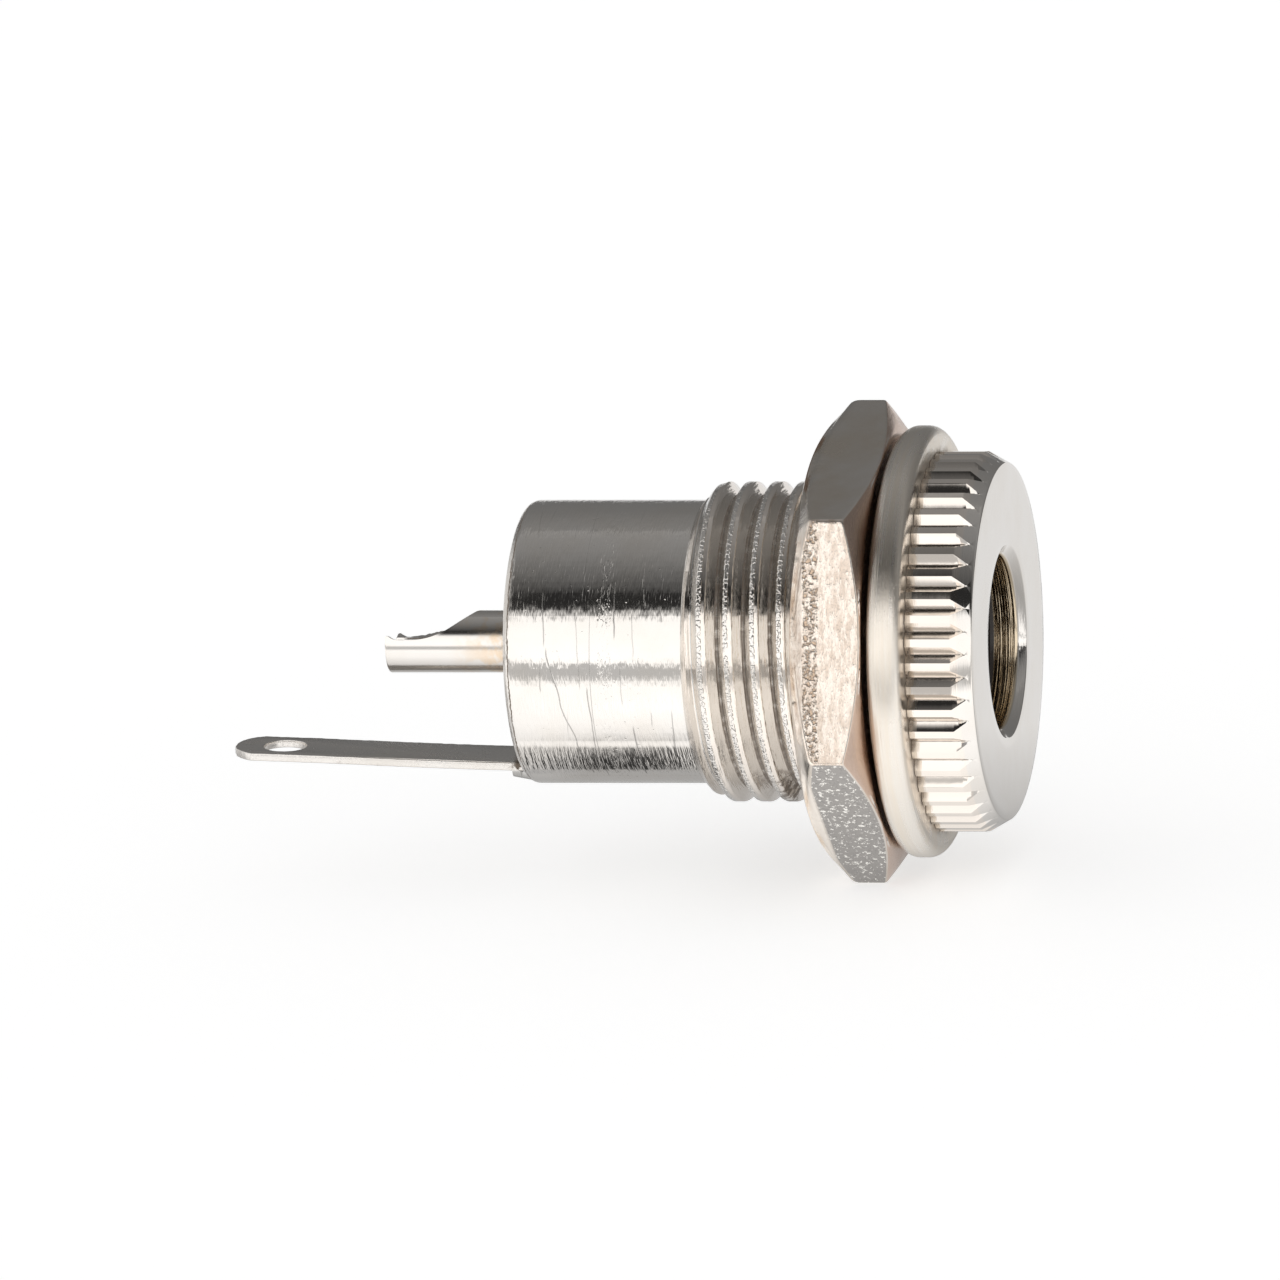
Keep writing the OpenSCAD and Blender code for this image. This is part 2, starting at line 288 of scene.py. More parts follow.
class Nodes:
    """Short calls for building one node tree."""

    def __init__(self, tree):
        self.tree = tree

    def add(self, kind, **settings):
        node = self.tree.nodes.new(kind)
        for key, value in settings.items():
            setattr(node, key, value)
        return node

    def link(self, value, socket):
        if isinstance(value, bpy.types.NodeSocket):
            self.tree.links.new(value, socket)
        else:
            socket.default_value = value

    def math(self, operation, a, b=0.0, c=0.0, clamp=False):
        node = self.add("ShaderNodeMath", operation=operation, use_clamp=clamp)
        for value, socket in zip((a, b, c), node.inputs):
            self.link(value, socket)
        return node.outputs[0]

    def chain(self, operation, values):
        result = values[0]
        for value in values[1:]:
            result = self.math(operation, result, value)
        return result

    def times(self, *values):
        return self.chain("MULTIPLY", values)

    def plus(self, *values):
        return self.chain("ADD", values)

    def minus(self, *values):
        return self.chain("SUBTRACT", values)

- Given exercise
Give back the listing exactly, please, from its first line to the line containing "socket.default_value = value", inclusive, and nothing past that line.

- Output for this task
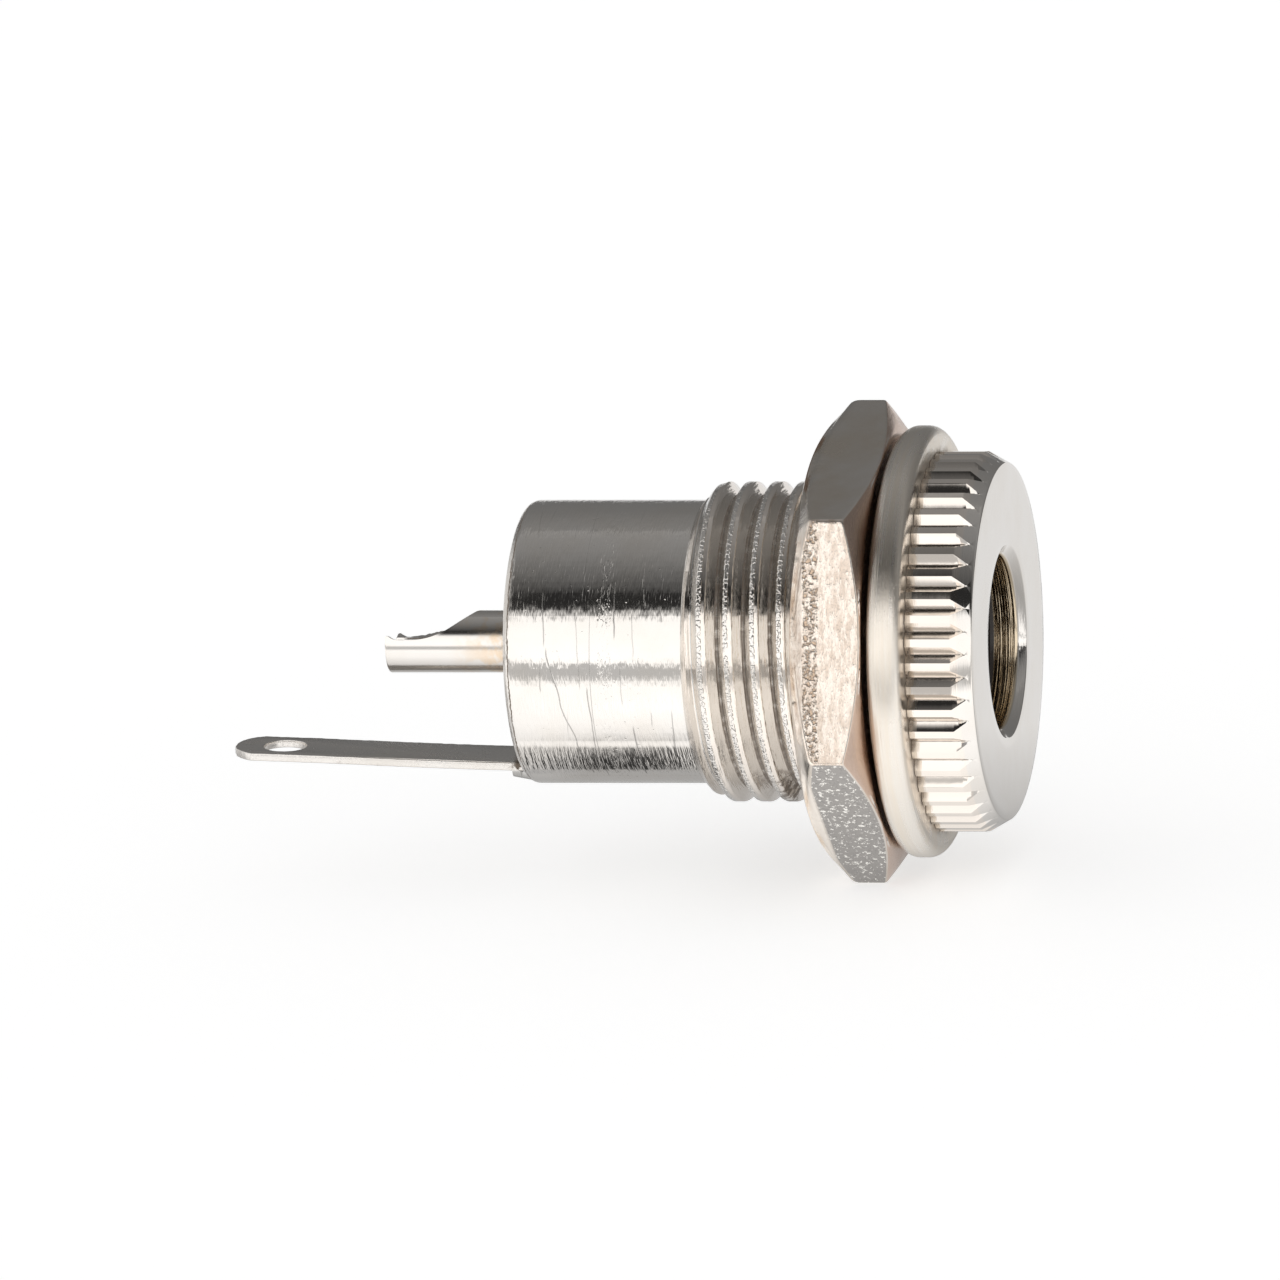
Keep writing the OpenSCAD and Blender code for this image. This is part 2, starting at line 288 of scene.py. More parts follow.
class Nodes:
    """Short calls for building one node tree."""

    def __init__(self, tree):
        self.tree = tree

    def add(self, kind, **settings):
        node = self.tree.nodes.new(kind)
        for key, value in settings.items():
            setattr(node, key, value)
        return node

    def link(self, value, socket):
        if isinstance(value, bpy.types.NodeSocket):
            self.tree.links.new(value, socket)
        else:
            socket.default_value = value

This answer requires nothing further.